過去の説教

恵みにより、信仰によって

恵みにより、信仰によって
大坪章美

エフェソの信徒への手紙 2章1-10節

パウロは、エフェソにいる聖なる者たちに、「あなたがたは、以前は、自分の過ちと罪のために死んでいたのです。」と語りかけています。ここで、パウロは、キリストにおいて働く神の力と、その力が信じる者にどのように関係するか、と言うことを、彼らが神の救いの恵みに与る以前の自分を思い起こすことによって、理解させようとしています。端的に申しますと、彼らの、救われる以前の歩みは、「死んでいた」状態であった、と告げているのです。数々の過ちと、数々の罪の行為によって成り立っていた彼らの歩みを、「生きていながら、実は、死んでいた」と強調しています。「数々の過ちと、数々の罪」とは、彼らエフェソにいる異邦人キリスト者、或いはユダヤ人キリスト者たちが、ギリシャ的世界の迷信や、邪教の犠牲になって、悲惨な状態を経験したことを指しています。
4節の冒頭には、「しかし」という言葉があります。ここから、パウロの語り口が一変します。これまでは、エフェソの信徒たちが、そして、私たちが経験してきた、救われる前の、自分の力ではどうにも抗いようの無いこの世の諸霊に支配されて、死んだも同然であった身から解放されて、救われた喜びを語り始めるのです。イエス・キリストに対して為された御業を、主なる神様は、異邦人に、そして、私たちに繰り返し実行して下さっているのです。私たちが苦しみの状態にある時、人知れず悩みの底に沈んでいる時、その時こそ、主なる神様が働いて下さる時なのです。

パウロは、イエス・キリストが「死んで、甦り給うた」という出来事を前提にします。そして、私たちが、洗礼によって、このキリストの出来事の中に取り入れられるのは、どのようにして、であるかを明らかにしようとするのです。パウロは、紛れも無く、「私たちが、洗礼によって私たちの罪の為に死に、そして、イエス・キリストと共に復活させられた」と、主張しています。

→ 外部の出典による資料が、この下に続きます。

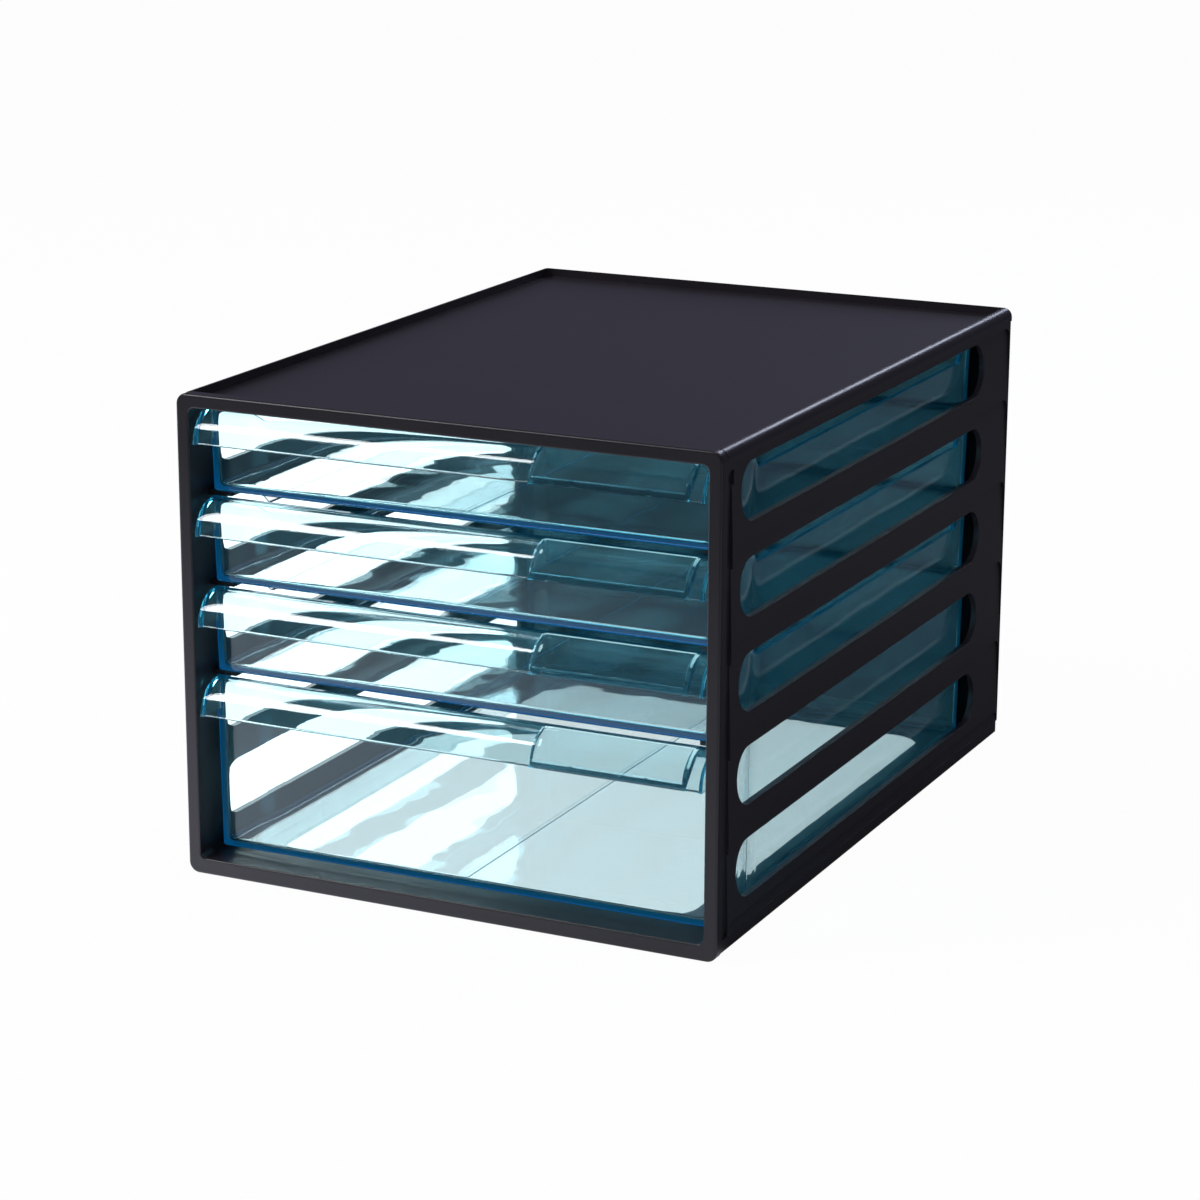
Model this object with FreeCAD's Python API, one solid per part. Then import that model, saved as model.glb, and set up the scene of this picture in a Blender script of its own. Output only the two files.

パウロは、「新しい生命は、キリストと共に、神の御許に隠されている」と述べることによって、グノーシスとは異なる立場を明確に示すのです。それは、コロサイの信徒への手紙3:1節のパウロの言葉によって分かるのです。そこには、「あなたがたは、キリストと共に復活させられたのですから、上にあるものを求めなさい。そこでは、キリストが神の右の座についておられます。」と記されています。パウロが、「キリストと共に復活させられた」と言っており、「もはや、この世にいない」と言っている言葉が、何を意味するかと申しますと、それは、「イエス・キリストの名によって洗礼を受けた以上、もはや、この世の諸々の霊の力に束縛されることなく、自由に於いて生きる」ということなのです。そして、グノーシス主義者の教えのように、「復活した者は、年老いることなく、不死の状態に留まる」などとは考えません。「洗礼によってキリストと共に復活させられた者の命は、キリストと共に、神の御許に隠されているのだ」と言うのです。事実、私たちは、救われた者としてこの地上の生涯を終えて、例外なく、眠りに就きます。しかし、キリストと共に、神の御許に隠されている命は、生きているのです。そして、その命は、キリストの再臨のときに、キリストと共に露わにされるのです。

そしてパウロは終わりに、「わたしたちは、その善い業を行って歩むのです」と言っています。この、「善い行い」は、9節で記された、「行い」、つまり、「人間が神に義とされるために実行しようとする行い」とは異なるものです。実に、この「善い行い」は、救われた結果、神がなさせて下さる業なのです。この「善き行い」は、恵みにより、信仰によって新しく造り変えられたキリスト者に対して、神様が可能にして下さる行為なのです。

私たちは、今日最初に読まれた2:1節で、「以前は、自分の過ちと罪のために死んでいたのです」と、言われた者でした。然し、神の恵みによって、また、信仰によって、新たに造り変えられ、今、「善い業を行って歩む者」とされています。今週も、新しい年も、善い業を行って歩む者でありたいと願います。